__Task instructions__
Can you write out the whole listing exactly?

* begin Dataset content *

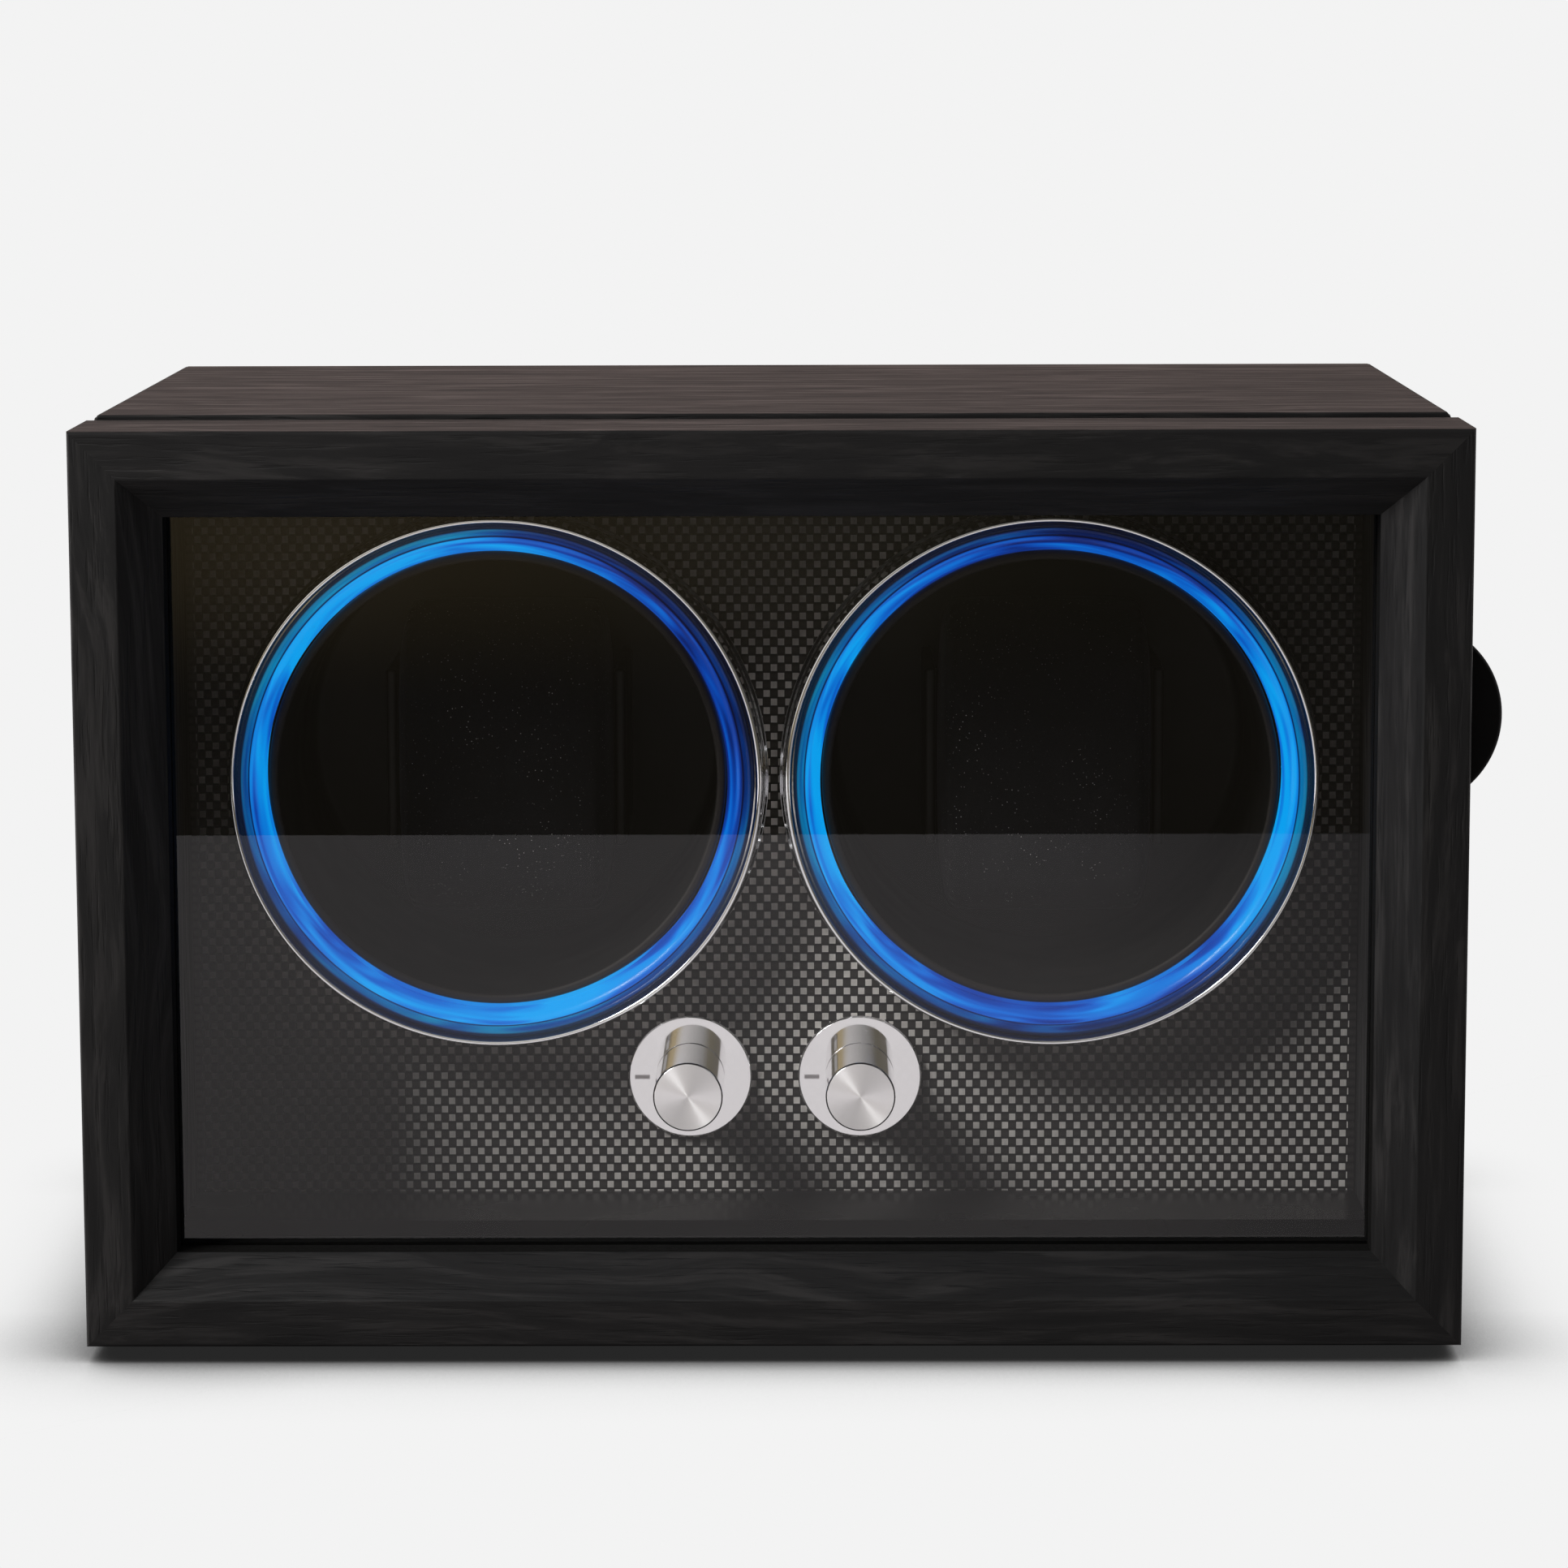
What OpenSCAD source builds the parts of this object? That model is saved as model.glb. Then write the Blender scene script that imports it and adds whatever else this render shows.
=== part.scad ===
// Two-place watch winder: a veneered box with a framed glass door, two lit round
// mouths with turning cups behind them, and one mode knob for each cup.
// X points to the right, -Y to the front and Z up. The origin lies on the
// surface the feet stand on, under the middle of the box.

/* [Case] */
// Width of the case
case_w = 228; // [228:1:300]
// Height of the case without its feet
case_h = 155; // [155:1:210]
// Clear depth between the motors and the back panel
rear_room = 2.5; // [2.5:0.5:40]
// Thickness of the mitred case boards
board_t = 12; // [9:0.5:14]
// Radius of the eased outer edges of the case
edge_r = 1.2; // [0.6:0.1:2]
// Thickness of the back panel
back_t = 4; // [3:0.5:6]
// How far the back panel lies inside the rear edges
back_inset = 4; // [3.8:0.1:8]
// Width of the rebate that the back panel lies in
back_rebate = 5; // [4:0.5:6]
// Height of the rubber feet
foot_h = 2; // [1:0.5:6]
// Radius of the rubber feet
foot_r = 6; // [4:0.5:10]
// Distance from the feet to the case's edges
foot_inset = 16; // [12:1:30]

/* [Door] */
// Thickness of the door frame
door_t = 25.5; // [21:0.5:32]
// Gap between the door and the case
seam = 0.5; // [0.3:0.1:1]
// How far the door stands past each side of the case
door_lap = 1; // [0:0.1:2]
// How far the case stands above and below the door
door_drop = 0.8; // [0:0.1:2]
// Width of the flat front band of the frame
band_w = 7.9; // [6:0.1:14]
// Width of the bevel between the band and the window
bevel_w = 6.8; // [4:0.1:10]
// Depth of the bevel
bevel_d = 7; // [4:0.1:9]
// Distance from the door's front to the glass
glass_setback = 12; // [10:0.1:14]
// Thickness of the glass
glass_t = 3; // [2:0.1:4]
// Width of the rebate that holds the glass
glass_rebate = 4; // [3:0.1:5]
// Depth of the slips that hold the glass from behind
bead_d = 4; // [3:0.1:6]
// Radius of the half-round door pull
pull_r = 15.9; // [12:0.1:20]
// How far the pull stands out of the door's side
pull_out = 5.9; // [4:0.1:8]
// Thickness of the pull
pull_t = 12; // [8:0.5:16]
// Height of the pull over the middle of the case
pull_rise = 28.7; // [-30:0.1:40]

/* [Door hinges] */
// Height of one hinge
hinge_h = 32; // [24:1:40]
// Width of one hinge leaf
leaf_w = 12; // [8:0.5:16]
// Thickness of the hinge leaves
leaf_t = 1.2; // [0.8:0.1:1.6]
// Radius of the hinge knuckles
knuckle_r = 1.9; // [1.8:0.1:2.4]
// Radius of the hinge pins
pin_r = 1; // [0.8:0.05:1.2]
// Distance from the door's side out to the hinge axis
hinge_out = 1; // [0.8:0.1:1.4]
// Distance from the case's top and bottom to the hinges
hinge_inset = 20; // [14:1:30]

/* [Fascia] */
// Distance from the case's front edge to the fascia
fascia_setback = 23; // [20:0.5:34]
// Thickness of the fascia
fascia_t = 5; // [4:0.5:8]
// Thickness of the board that lines the floor before the fascia
floor_t = 4.3; // [2:0.1:8]
// Height of the cup centres over the middle of the case
drum_rise = 12.9; // [8:0.1:16]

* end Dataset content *

__Correct answer__
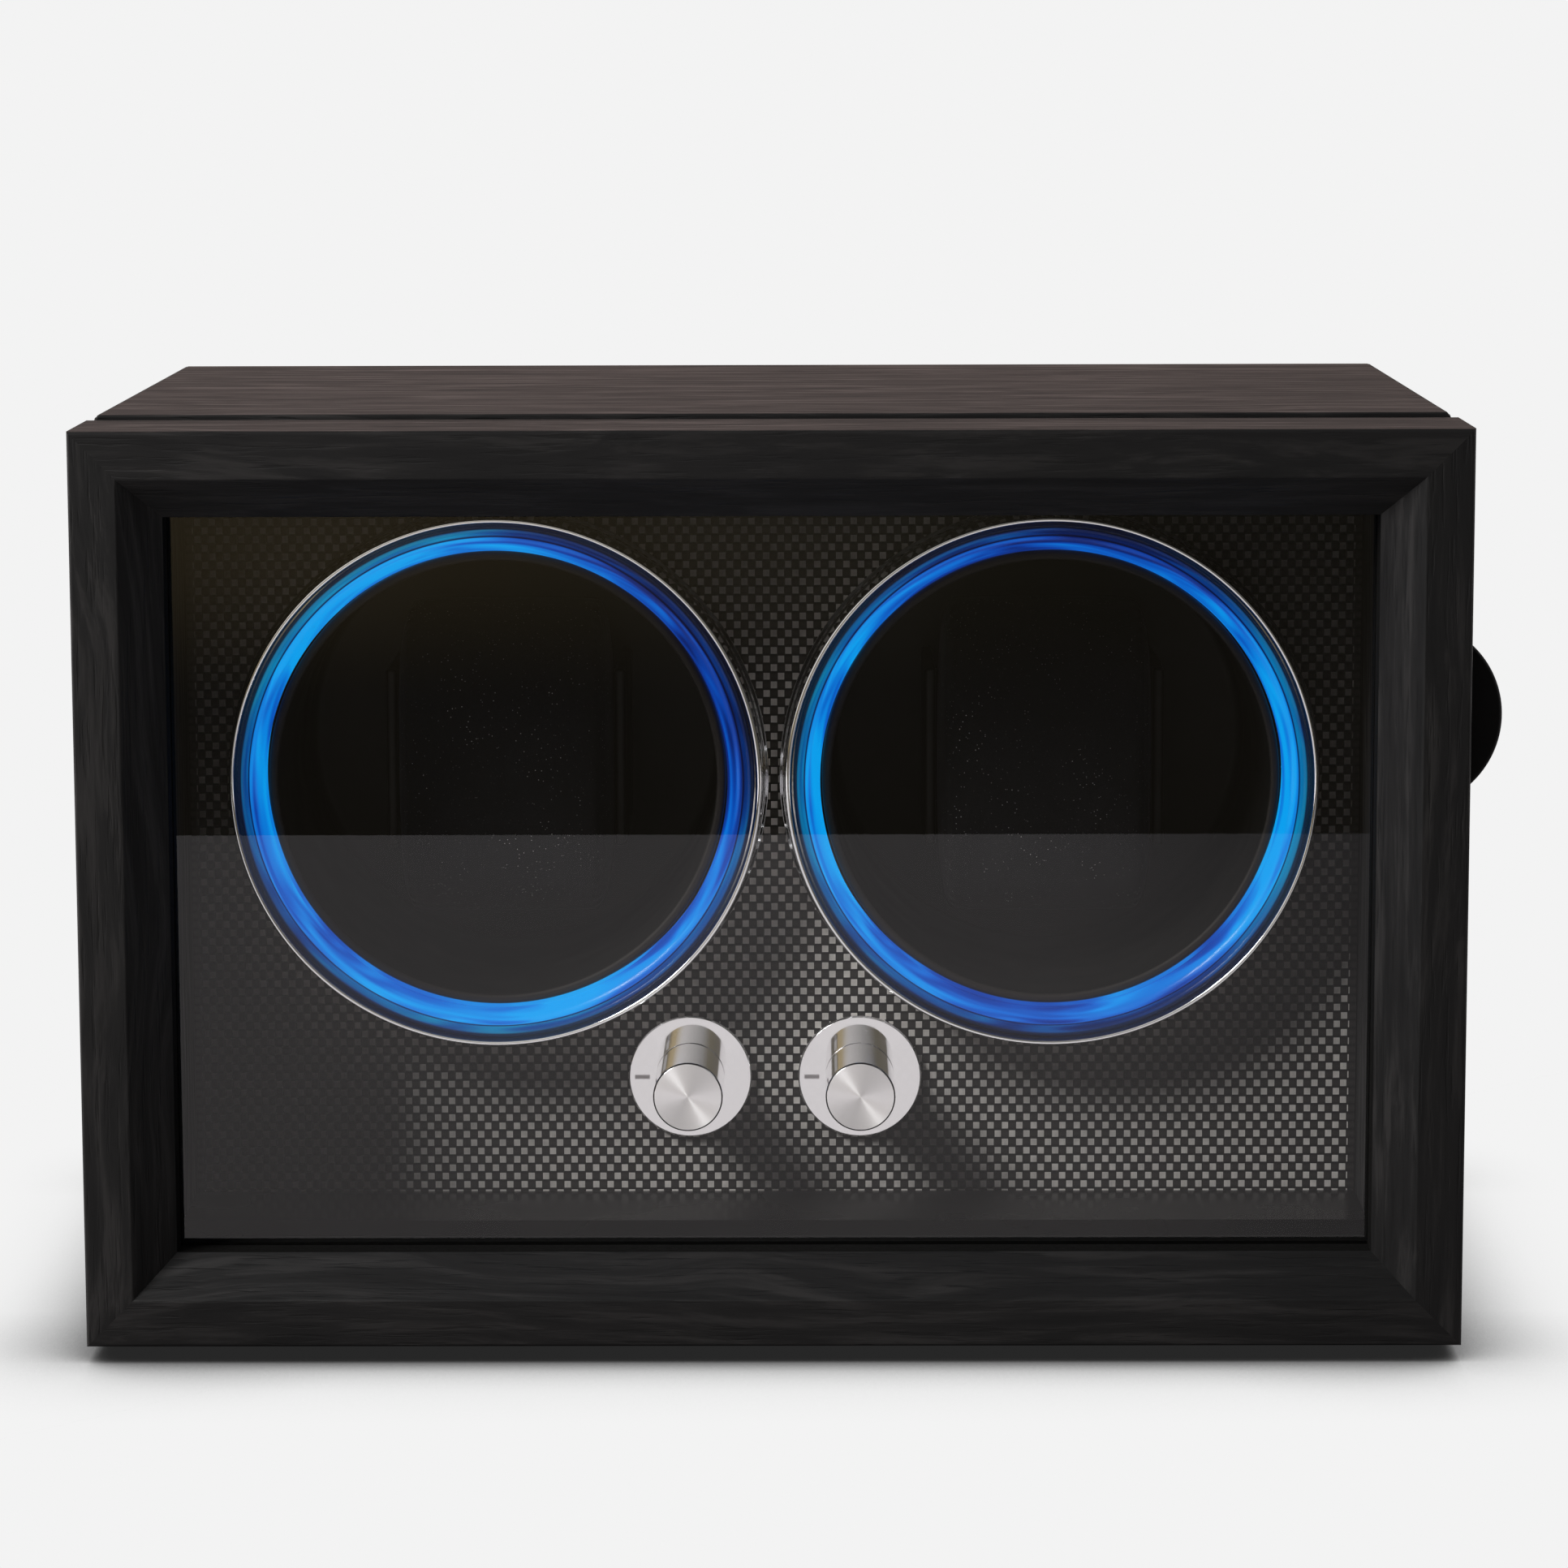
What OpenSCAD source builds the parts of this object? That model is saved as model.glb. Then write the Blender scene script that imports it and adds whatever else this render shows.
=== part.scad ===
// Two-place watch winder: a veneered box with a framed glass door, two lit round
// mouths with turning cups behind them, and one mode knob for each cup.
// X points to the right, -Y to the front and Z up. The origin lies on the
// surface the feet stand on, under the middle of the box.

/* [Case] */
// Width of the case
case_w = 228; // [228:1:300]
// Height of the case without its feet
case_h = 155; // [155:1:210]
// Clear depth between the motors and the back panel
rear_room = 2.5; // [2.5:0.5:40]
// Thickness of the mitred case boards
board_t = 12; // [9:0.5:14]
// Radius of the eased outer edges of the case
edge_r = 1.2; // [0.6:0.1:2]
// Thickness of the back panel
back_t = 4; // [3:0.5:6]
// How far the back panel lies inside the rear edges
back_inset = 4; // [3.8:0.1:8]
// Width of the rebate that the back panel lies in
back_rebate = 5; // [4:0.5:6]
// Height of the rubber feet
foot_h = 2; // [1:0.5:6]
// Radius of the rubber feet
foot_r = 6; // [4:0.5:10]
// Distance from the feet to the case's edges
foot_inset = 16; // [12:1:30]

/* [Door] */
// Thickness of the door frame
door_t = 25.5; // [21:0.5:32]
// Gap between the door and the case
seam = 0.5; // [0.3:0.1:1]
// How far the door stands past each side of the case
door_lap = 1; // [0:0.1:2]
// How far the case stands above and below the door
door_drop = 0.8; // [0:0.1:2]
// Width of the flat front band of the frame
band_w = 7.9; // [6:0.1:14]
// Width of the bevel between the band and the window
bevel_w = 6.8; // [4:0.1:10]
// Depth of the bevel
bevel_d = 7; // [4:0.1:9]
// Distance from the door's front to the glass
glass_setback = 12; // [10:0.1:14]
// Thickness of the glass
glass_t = 3; // [2:0.1:4]
// Width of the rebate that holds the glass
glass_rebate = 4; // [3:0.1:5]
// Depth of the slips that hold the glass from behind
bead_d = 4; // [3:0.1:6]
// Radius of the half-round door pull
pull_r = 15.9; // [12:0.1:20]
// How far the pull stands out of the door's side
pull_out = 5.9; // [4:0.1:8]
// Thickness of the pull
pull_t = 12; // [8:0.5:16]
// Height of the pull over the middle of the case
pull_rise = 28.7; // [-30:0.1:40]

/* [Door hinges] */
// Height of one hinge
hinge_h = 32; // [24:1:40]
// Width of one hinge leaf
leaf_w = 12; // [8:0.5:16]
// Thickness of the hinge leaves
leaf_t = 1.2; // [0.8:0.1:1.6]
// Radius of the hinge knuckles
knuckle_r = 1.9; // [1.8:0.1:2.4]
// Radius of the hinge pins
pin_r = 1; // [0.8:0.05:1.2]
// Distance from the door's side out to the hinge axis
hinge_out = 1; // [0.8:0.1:1.4]
// Distance from the case's top and bottom to the hinges
hinge_inset = 20; // [14:1:30]

/* [Fascia] */
// Distance from the case's front edge to the fascia
fascia_setback = 23; // [20:0.5:34]
// Thickness of the fascia
fascia_t = 5; // [4:0.5:8]
// Thickness of the board that lines the floor before the fascia
floor_t = 4.3; // [2:0.1:8]
// Height of the cup centres over the middle of the case
drum_rise = 12.9; // [8:0.1:16]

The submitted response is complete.